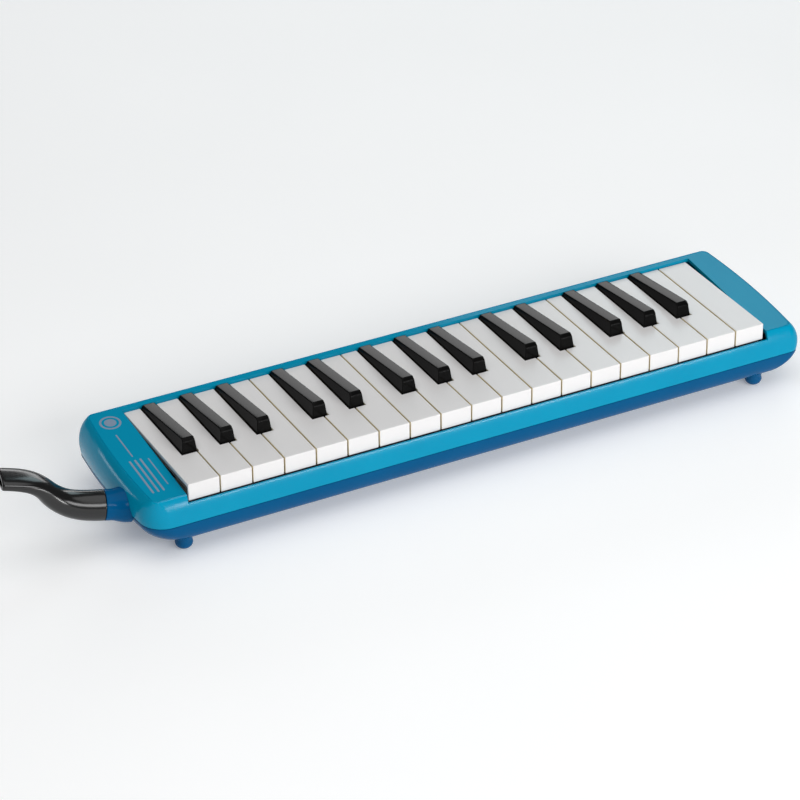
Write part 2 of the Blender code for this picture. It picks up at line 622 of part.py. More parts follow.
def mouthpiece_stations():
    """(centre, along, half width, half thickness) down the S shaped stem, from the joint to the lips."""
    ahead = Vector((SOCKET_AXIS.x, SOCKET_AXIS.y, 0)).normalized()
    rise = ((0, 0), (14, 1.9), (22, 4.5), (29.5, 14.2)), ((29.5, 14.2), (34.5, 20.7), (40, 23), (52, 25.5))
    sizes = ((8.25, 8.25), (8.2, 8.0), (8.0, 7.4), (7.8, 6.6), (7.9, 5.9), (8.2, 5.2), (8.6, 4.6),
             (9.0, 4.0), (9.2, 3.6), (9.2, 3.4))
    stations = []
    for number, (half_width, half_thickness) in enumerate(sizes):
        t = 2 * number / (len(sizes) - 1)
        curve, local = rise[min(int(t), 1)], t - min(int(t), 1)
        here, near = bezier([(*p, 0) for p in curve], local), bezier([(*p, 0) for p in curve], local - 0.01)
        step = (here - near).normalized()
        centre = JOINT_CENTRE + ahead * here.x + Vector((0, 0, here.y))
        along = ahead * step.x + Vector((0, 0, step.y))
        stations.append((centre, along, half_width, half_thickness))
    return stations


def section(centre, along, half_width, half_thickness, sides=16):
    """Oval ring square to the stem; it turns from round to a rounded slot as it gets flatter."""
    across = along.cross(Vector((0, 0, 1))).normalized()
    up = across.cross(along).normalized()
    power = 2 + 1.2 * (1 - half_thickness / half_width)
    ring = []
    for i in range(sides):
        angle = 2 * math.pi * i / sides
        c, s = math.cos(angle), math.sin(angle)
        ring.append(centre + across * half_width * math.copysign(abs(c) ** (2 / power), c)
                    + up * half_thickness * math.copysign(abs(s) ** (2 / power), s))
    return ring


def make_mouthpiece():
    stations = mouthpiece_stations()
    wall = 1.9
    start = SOCKET_AXIS
    rings = [section(along_axis(d), start, r, r) for d, r in (
        (-TENON_LENGTH, TENON_RADIUS - 0.4), (-TENON_LENGTH + 0.6, TENON_RADIUS), (-7.1, TENON_RADIUS),
        (-7.1, 5.3), (-4.9, 5.3), (-4.9, TENON_RADIUS), (REST_GAP, TENON_RADIUS),
        (REST_GAP, TUBE_RADIUS - 0.3), (REST_GAP + 0.4, TUBE_RADIUS))]
    rings += [section(*station) for station in stations[1:]]
    centre, along, half_width, half_thickness = stations[-1]
    rings.append(section(centre + along * 1.0, along, half_width - 0.5, half_thickness - 0.5))
    rings.append(section(centre + along * 1.2, along, half_width - wall, half_thickness - wall))
    for centre, along, half_width, half_thickness in reversed(stations[1:]):
        rings.append(section(centre, along, half_width - wall, half_thickness - wall))
    rings.append(section(along_axis(2.0), start, 4.6, 4.6))
    rings.append(section(along_axis(-TENON_LENGTH), start, 4.6, 4.6))
    bm = ring_surface(rings + [rings[0]])
    bmesh.ops.remove_doubles(bm, verts=bm.verts, dist=0.000001)
    from_bmesh("mouthpiece", bm, black_plastic, pivot=place(*JOINT_CENTRE), smooth=True)


# ---- drain valve ----
def make_drain():
    """Push button in the treble end wall: its stem pushes a pad off the hole in the wind chamber."""
    origin, outwards = (0, DRAIN_Y, DRAIN_Z), (1, 0, 0)
    cap = ((0.0, BUTTON_END_X), (BUTTON_RADIUS - 1.3, BUTTON_END_X),
           (BUTTON_RADIUS - 0.4, BUTTON_END_X - 0.5), (BUTTON_RADIUS, BUTTON_END_X - 1.4),
           (BUTTON_RADIUS, COLLAR_X[1]), (COLLAR_RADIUS, COLLAR_X[1]), (COLLAR_RADIUS, COLLAR_X[0]),
           (STEM_RADIUS, COLLAR_X[0]), (STEM_RADIUS, STEM_END_X), (0.0, STEM_END_X))
    button = turned("drain_button", cap, origin, outwards, black_plastic, steps=16)
    clip_radius, inside = 2 * STEM_RADIUS, 0.5 * STEM_RADIUS
    clip = turned("cut_stem_clip", ((clip_radius, CLIP_END_X), (clip_radius, STEM_END_X),
                                    (inside, STEM_END_X), (inside, CLIP_END_X)),
                  origin, outwards, steps=16, closed=True)
    join(button, clip)
    pad_start = CLIP_END_X + REST_GAP
    outer, bore = DRAIN_HOLE_RADIUS + 0.6, STEM_RADIUS + REST_GAP
    pad = ((outer, PAD_END_X), (outer, pad_start), (bore, pad_start), (bore, PAD_END_X))
    turned("drain_valve_pad", pad, origin, outwards, seal_rubber, steps=14, closed=True)
    make_drain_spring()


def make_drain_spring():
    """Coil round the stem, between the wind chamber's end wall and the button's collar."""
    turns, per_turn = 4, 10
    wire, coil_radius = 0.3, 3.2
    start, end = BLOCK_X[1] + REST_GAP + wire, COLLAR_X[0] - REST_GAP - wire
    curve = bpy.data.curves.new("spring_path", "CURVE")
    curve.dimensions = "3D"
    curve.bevel_depth = wire * MM
    curve.bevel_resolution = 1
    curve.use_fill_caps = True
    spline = curve.splines.new("POLY")
    count = turns * per_turn
    spline.points.add(count)
    for i, point in enumerate(spline.points):
        angle = 2 * math.pi * i / per_turn
        position = place(start + (end - start) * i / count, DRAIN_Y + coil_radius * math.cos(angle),
                         DRAIN_Z + coil_radius * math.sin(angle))
        point.co = (*position, 1.0)
    new_object("drain_spring", solid_from_curve("drain_spring", curve), spring_steel)


# ---- feet and screws ----
def make_feet():
    top = BOTTOM_Z + FOOT_INSET
    for tag, x, y in FEET:
        turned(f"foot_{tag}", ((0.0, top), (FOOT_RADIUS, top), (FOOT_RADIUS, FOOT_Z + 3.0),
                               (FOOT_RADIUS - 0.9, FOOT_Z + 1.2), (FOOT_RADIUS - 2.2, FOOT_Z), (0.0, FOOT_Z)),
               (x, y, 0), (0, 0, 1), blue_lower, steps=18)


def screw(name, x, y, head_z, head_radius, head_height, shank_radius, shank_length, up, sides=16):
    """Screw with a plain shank and a cross recess; up is 1 when the shank points up from the head."""
    head = rod(name, (x, y, head_z), (0, 0, up), head_height, head_radius, steel, sides=sides)
    shank = rod(f"cut_shank_{name}", (x, y, head_z + up * head_height / 2), (0, 0, up),
                head_height / 2 + shank_length, shank_radius, sides=12)
    join(head, shank)
    arm, half = head_radius * 0.6, 0.35
    low, high = sorted((head_z - up * 1.0, head_z + up * head_height * 0.45))
    for tag, dx, dy in (("a", arm, half), ("b", half, arm)):
        cut(head, boxes(f"cut_recess_{tag}_{name}", [((x - dx, y - dy, low), (x + dx, y + dy, high))]))


def make_screws():
    for tag, x, y in HOUSING_SCREWS:
        screw(f"housing_screw_{tag}", x, y, -33.3, 2.8, 2.3, 1.2, 17.0, 1)
    for tag, x in COMB_SCREWS:
        screw(f"comb_screw_{tag}", x, 35.0, -12.7, 2.2, 1.2, 0.8, 2.3, -1)


# ---- build ----
clear_scene()
parts = collection(NAME)
cutters = collection("cutters")

blue_upper = material("blue_upper", (0.004, 0.235, 0.43), 0.22, 0.25)
blue_lower = material("blue_lower", (0.002, 0.09, 0.26), 0.25, 0.25)
white_plastic = material("white_plastic", (0.80, 0.78, 0.76), 0.3)
black_plastic = material("black_plastic", (0.012, 0.012, 0.013), 0.15)
block_plastic = material("block_plastic", (0.52, 0.50, 0.46), 0.45)
brass = material("brass", (0.78, 0.57, 0.24), 0.3, 1.0)
steel = material("steel", (0.62, 0.62, 0.63), 0.3, 1.0)
spring_steel = material("spring_steel", (0.45, 0.46, 0.48), 0.35, 1.0)
seal_rubber = material("seal_rubber", (0.05, 0.05, 0.055), 0.7)
felt = material("felt", (0.055, 0.025, 0.03), 0.95)

axle_bore = rod("cut_axle_bore", (-10, AXLE_Y, AXLE_Z), (1, 0, 0), 380, KEY_BORE_RADIUS, sides=AXLE_SIDES)
socket_passage = rod("cut_socket_passage", along_axis(0.0), -SOCKET_AXIS, 20.5, TUBE_RADIUS + REST_GAP,
                     sides=28)

make_keys()
make_upper_housing()
make_lower_housing()
make_reed_block()
make_reed_plates()
make_reed_gasket()
make_wind_chamber()
make_axle_and_springs()
make_inlet()
make_mouthpiece()
make_drain()
make_feet()
make_screws()
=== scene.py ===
"""Looks of the melodica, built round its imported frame.

Places inside the functions are millimetres from the keyboard's front left top corner: x runs along
the keys from bass to treble, y towards the rear and z up.  at() turns them into metres in the
part's frame.
"""
import json
import math

import bmesh
import bpy
from mathutils import Matrix, Vector


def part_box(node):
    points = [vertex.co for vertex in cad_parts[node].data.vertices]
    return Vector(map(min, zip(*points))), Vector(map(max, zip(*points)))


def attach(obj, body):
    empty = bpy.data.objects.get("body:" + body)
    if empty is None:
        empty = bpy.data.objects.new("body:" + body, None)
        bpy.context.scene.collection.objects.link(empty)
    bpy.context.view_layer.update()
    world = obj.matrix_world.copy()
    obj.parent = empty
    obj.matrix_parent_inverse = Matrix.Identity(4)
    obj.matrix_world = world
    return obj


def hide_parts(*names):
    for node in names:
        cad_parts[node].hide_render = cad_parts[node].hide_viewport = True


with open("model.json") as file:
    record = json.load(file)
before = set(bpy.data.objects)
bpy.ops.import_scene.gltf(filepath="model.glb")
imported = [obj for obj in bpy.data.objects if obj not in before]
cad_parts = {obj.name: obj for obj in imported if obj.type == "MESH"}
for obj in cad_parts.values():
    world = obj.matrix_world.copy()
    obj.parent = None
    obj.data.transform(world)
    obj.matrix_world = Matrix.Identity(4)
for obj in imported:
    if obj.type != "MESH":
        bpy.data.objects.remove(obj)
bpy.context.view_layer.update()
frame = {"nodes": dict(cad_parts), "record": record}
record = frame["record"]
MM = 0.001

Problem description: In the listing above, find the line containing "make_keys()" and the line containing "zip(*points))), Vector(map(max, zip(*points)))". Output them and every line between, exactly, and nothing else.

Finished answer:
make_keys()
make_upper_housing()
make_lower_housing()
make_reed_block()
make_reed_plates()
make_reed_gasket()
make_wind_chamber()
make_axle_and_springs()
make_inlet()
make_mouthpiece()
make_drain()
make_feet()
make_screws()
=== scene.py ===
"""Looks of the melodica, built round its imported frame.

Places inside the functions are millimetres from the keyboard's front left top corner: x runs along
the keys from bass to treble, y towards the rear and z up.  at() turns them into metres in the
part's frame.
"""
import json
import math

import bmesh
import bpy
from mathutils import Matrix, Vector


def part_box(node):
    points = [vertex.co for vertex in cad_parts[node].data.vertices]
    return Vector(map(min, zip(*points))), Vector(map(max, zip(*points)))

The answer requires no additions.